# Grid Game Algorithm

You have to find the path with the maximum weight, from the top-left cell to the bottom-right cell. It could've been solved with a simple Dynamic Programming approach, if it were not for the special condition - you are allowed at most one move that can be either to the left or up. How do I now approach the problem with this special case?

Also, I'm looking for a time-efficient approach.

Thanks!

-
@YannisRizos I think that identifying Dynamic Programming as a potential strategy indicates an attempt to solve the problem independently. – dasblinkenlight Nov 6 '12 at 19:17
@dasblinkenlight Since you've already written a good answer, I'm ok with it. 7Aces for future reference, this isn't enough.
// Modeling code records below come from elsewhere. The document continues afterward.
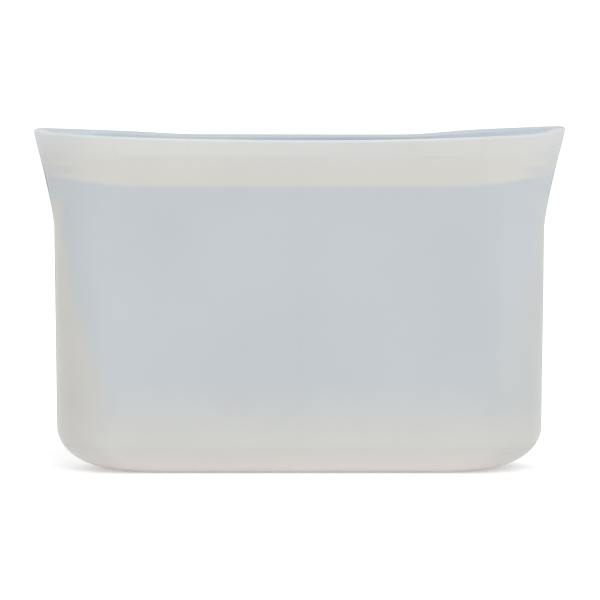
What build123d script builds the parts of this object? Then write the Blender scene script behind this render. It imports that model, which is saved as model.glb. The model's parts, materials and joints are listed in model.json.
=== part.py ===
from build123d import *
import math
import os

# A stand-up zip bag moulded in one piece of platinum-cured silicone. The moulding is
# written as its working regions: a rounded foot, two wall panels that close towards each
# other, four gusset quarters that meet on the parting line at each side, a press-shut zip,
# two pull lips and the flat ears where the zip bands run together.
#
# Millimetres, +Z up. The origin is on the resting plane, under the middle of the foot.
# +X runs to the right ear and -Y is the front. The bag stands as moulded, part open.

# Overall size
EAR_SPAN = 210.0           # over the two ear tips
EAR_HEIGHT = 136.0         # resting plane to the top of an ear
RIM_DIP = 4.8              # how far the rim sags below the ears at the middle
FOOT_DEPTH = 48.0          # front to back of the foot, at the top of its rounding

# Side outline, seen from the front
FOOT_HALF_WIDTH = 95.8     # half width of the body, before the foot rounds in
BODY_SPREAD = 1.6          # how much each side has moved out by the height of the ears
FOOT_RISE = 16.5           # height of the rounded bottom corners
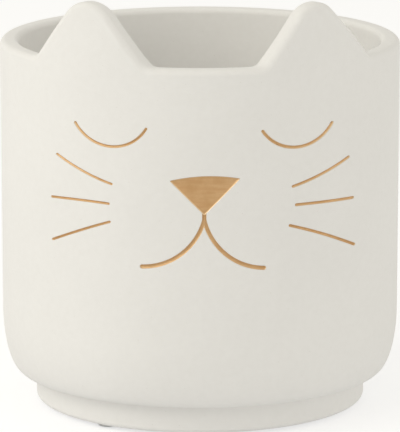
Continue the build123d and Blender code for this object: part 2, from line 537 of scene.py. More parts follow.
@dataclass
class Casting:
    """The pot itself: wall, foot, well and both ears, in one piece."""

    foot_z: float = 1.2
    height: float = 128.5
    rim_radius: float = 70.0
    wall: float = 6.6
    wall_lean: float = 0.2
    corner_reach: float = 6.6
    corner_rise: float = 22.0
    foot_ledge: float = 5.1
    foot_height: float = 10.7
    foot_ring: float = 11.5
    foot_round: float = 1.9
    crease_round: float = 0.9
    recess_round: float = 3.0
    recess_height: float = 7.5
    floor: float = 6.5
    well_round: float = 12.0
    rim_outer_round: float = 2.2
    rim_inner_round: float = 2.0
    columns: int = 720
    corner_steps: int = 30
    well_steps: int = 16
    foot_steps: int = 8
    recess_steps: int = 6
    crease_steps: int = 5
    rim_steps: int = 7
    overrun: float = 5.0
    near: float = 0.1  # what is nearer than this to a surface lies on it
    smooth_angle: float = 35.0
    ears: tuple[Ear, ...] = (
        Ear(Side.LEFT, peak=27.3, lean=1.5, tip_round=11.1),
        Ear(Side.RIGHT, peak=25.4, lean=4.4, tip_round=9.1),
    )

    @property
    def rim_z(self) -> float:
        """Height of the rim above the table."""
        return self.foot_z + self.height

    @property
    def wall_base_z(self) -> float:
        """Height at which the wall starts to turn in."""
        return self.foot_z + self.foot_height + self.corner_rise

    @property
    def well_radius(self) -> float:
        """Inside radius of the wall."""
        return self.rim_radius - self.wall

    @property
    def foot_radius(self) -> float:
        """Outside radius of the foot."""
        return self.wall_radius(self.wall_base_z) - self.corner_reach - self.foot_ledge

    def wall_radius(self, z: float) -> float:
        """Outside radius of the wall at a height."""
        drop = (self.rim_z - z) / (self.rim_z - self.wall_base_z)
        return self.rim_radius - self.wall_lean * drop

    def _outside(self) -> list[Point]:
        """Work out the outside below the wall.

        Returns:
            Radius and height of each ring, from the wall's base down to the recess.
        """
        corner_z = self.foot_z + self.foot_height
        recess_z = self.foot_z + self.recess_height
        foot = self.foot_radius
        corner_radius = foot + self.foot_ledge
        hole = foot - self.foot_ring
        points = [(self.wall_radius(self.wall_base_z), self.wall_base_z)]
        points += quarter(
            (corner_radius, self.wall_base_z), self.corner_reach, self.corner_rise, 0.0,
            self.corner_steps, -90.0,
        )
        r = self.crease_round
        points.append((foot + r, corner_z))
        points += quarter((foot + r, corner_z - r), r, r, 90.0, self.crease_steps)
        r = self.foot_round
        points.append((foot, self.foot_z + r))
        points += quarter((foot - r, self.foot_z + r), r, r, 0.0, self.foot_steps, -90.0)
        points.append((hole + r, self.foot_z))
        points += quarter((hole + r, self.foot_z + r), r, r, 270.0, self.recess_steps, -90.0)
        r = self.recess_round
        points.append((hole, recess_z - r))
        points += quarter((hole - r, recess_z - r), r, r, 0.0, self.recess_steps)
        return points + [(hole / 2, recess_z)]

    def _inside(self) -> list[Point]:
        """Work out the bottom of the well.

        Returns:
            Radius and height of each ring, from the top of the well's corner to its floor.
        """
        floor_z = self.foot_z + self.recess_height + self.floor
        r = self.well_round
        points = [(self.well_radius, floor_z + r)]
        points += quarter((self.well_radius - r, floor_z + r), r, r, 0.0, self.well_steps, -90.0)
        return points + [((self.well_radius - r) / 2, floor_z)]

    def model(self, engraving: Sequence[bpy.types.Object]) -> bpy.types.Object:
        """Raise the ears on a flat rim, draw the body down from it, engrave and soften it.

        Args:
            engraving: the solids that cut the face, which are used up.

        Returns:
            The casting.
        """
        piece = self._rim()
        self._raise_ears(piece)
        self._draw_down(piece, self.rim_radius, self._outside())
        self._draw_down(piece, self.well_radius, self._inside())
        edit_all(piece)
        bpy.ops.mesh.normals_make_consistent(inside=False)
        close_edit()
        combine(piece, joined(engraving), Operation.CUT)
        self._soften(piece, self.rim_radius, self.rim_outer_round)
        self._soften(piece, self.well_radius, self.rim_inner_round)
        return piece

    def _rim(self) -> bpy.types.Object:
        """Lay the flat ring that is the top of the wall.

        Returns:
            The ring.
        """
        select_none()
        bpy.ops.mesh.primitive_circle_add(
            vertices=self.columns, radius=self.rim_radius, fill_type="NOTHING",
            location=(0.0, 0.0, self.rim_z),
        )
        piece = named("ceramic_casting")
        apply_place(piece)
        edit_all(piece)
        bpy.ops.mesh.extrude_edges_move()
        share = self.well_radius / self.rim_radius
        bpy.ops.transform.resize(value=(share, share, 1.0), center_override=(0.0, 0.0, self.rim_z))
        close_edit()
        return piece

    def _raise_ears(self, piece: bpy.types.Object) -> None:
        """Lift the ring to the outline of both ears.

        Args:
            piece: the ring.
        """
        peak = max(ear.peak for ear in self.ears)
        group = piece.vertex_groups.new(name="ears")
        for vertex in piece.data.vertices:
            height = sum(ear.height_over(vertex.co) for ear in self.ears)
            group.add([vertex.index], height / peak, "REPLACE")
        lift = piece.modifiers.new(name="ears", type="DISPLACE")
        lift.direction = "Z"
        lift.mid_level = 0.0
        lift.strength = peak
        lift.vertex_group = group.name
        activate(piece)
        bpy.ops.object.modifier_apply(modifier=lift.name)
        piece.vertex_groups.clear()

    def _draw_down(
        self, piece: bpy.types.Object, radius: float, rings: Sequence[Point]
    ) -> None:
        """Draw one edge of the rim down, ring by ring, and close the last ring.

        Args:
            piece: the rim.
            radius: the radius of the edge.
            rings: radius and height of each ring.
        """
        pick(piece, Element.EDGE, lambda a, b: self._at(a, radius) and self._at(b, radius))
        was, was_z = radius, rings[0][1]
        bpy.ops.mesh.extrude_edges_move()
        bpy.ops.transform.resize(value=(1.0, 1.0, 0.0), center_override=(0.0, 0.0, was_z))
        for index, (ring, z) in enumerate(rings):
            if index:
                bpy.ops.mesh.extrude_edges_move(
                    TRANSFORM_OT_translate={"value": (0.0, 0.0, z - was_z)}
                )
            share = ring / was
            bpy.ops.transform.resize(value=(share, share, 1.0), center_override=(0.0, 0.0, z))
            was, was_z = ring, z
        bpy.ops.mesh.edge_face_add()
        close_edit()

    def _at(self, place: Vector, radius: float) -> bool:
        """Whether a place lies on the rim or an ear at that radius."""
        high = place.z > self.rim_z - self.near / 10
        return high and abs(math.hypot(place.x, place.y) - radius) < self.near

    def _soften(self, piece: bpy.types.Object, radius: float, rounding: float) -> None:
        """Round one edge of the rim all the way over the ears.

        Args:
            piece: the cut body.
            radius: the radius that the edge runs at.
            rounding: radius of the round.
        """
        count = pick(
            piece, Element.EDGE, lambda a, b: self._at(a, radius) and self._at(b, radius)
        )
        bpy.ops.mesh.bevel(
            offset_type="OFFSET", offset=rounding, segments=self.rim_steps, profile=0.5,
            affect="EDGES", clamp_overlap=False,
        )
        close_edit()
        log.info("rim edge at %.1f mm: %d edges rounded", radius, count)

    def dress(self, piece: bpy.types.Object, finish: bpy.types.Material) -> None:
        """Smooth the casting and give it its finish.

        Args:
            piece: the casting.
            finish: its finish.
        """
        finish_surface(piece, self.smooth_angle)
        clad(piece, finish, "matte_ceramic", "pot")


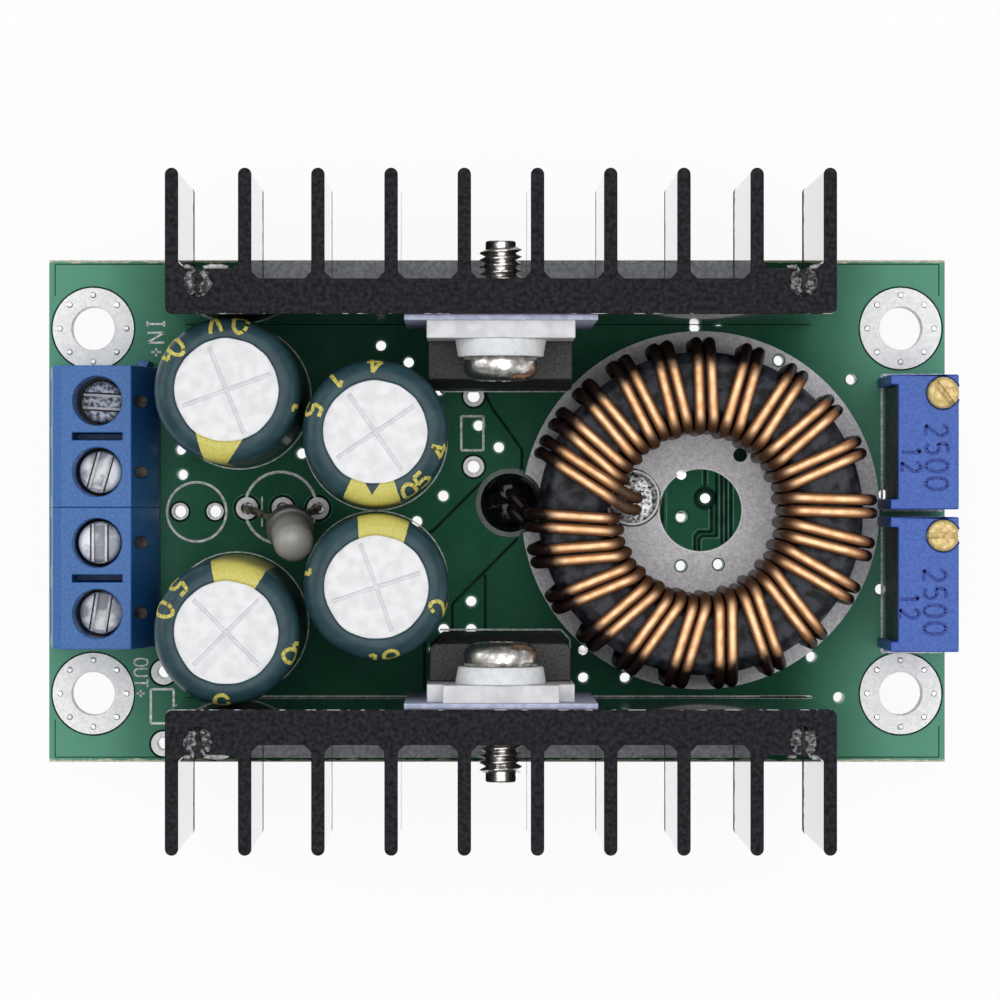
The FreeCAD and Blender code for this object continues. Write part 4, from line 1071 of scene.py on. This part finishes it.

You'll have to tell us exactly what have you tried. – Yannis Nov 6 '12 at 19:25

It is still doable with the special case, but you need to add a third logical dimension to your DP, indexed by a Boolean variable. This new dimension distinguishes between the scores before the special move (when the index is `false`) and the scores after the special move (when the index is `true`). The other two dimensions remain the grid's `rows` and `columns`.
When you compute the best score for a cell at `[r][c]`, you must compute two values:
1. A value where the third index is `false`. This result is computed based only on other values from the dimension where the index is `false`, looking at the cells to the left and up from `[r][c]`
2. A value where the third index is `true`. This result is computed based on values from both indexes: you consider the items to the left and up where the index is `true`, and also the items to the left, to the right, up, or down from `[r][c]`.
The second set of values (index == `true`) must be calculated after the entire set of the first items has been computed. In other words, you solve the problem with no special move, and then use the table for that solution to build an expanded table for the solution that allows special moves.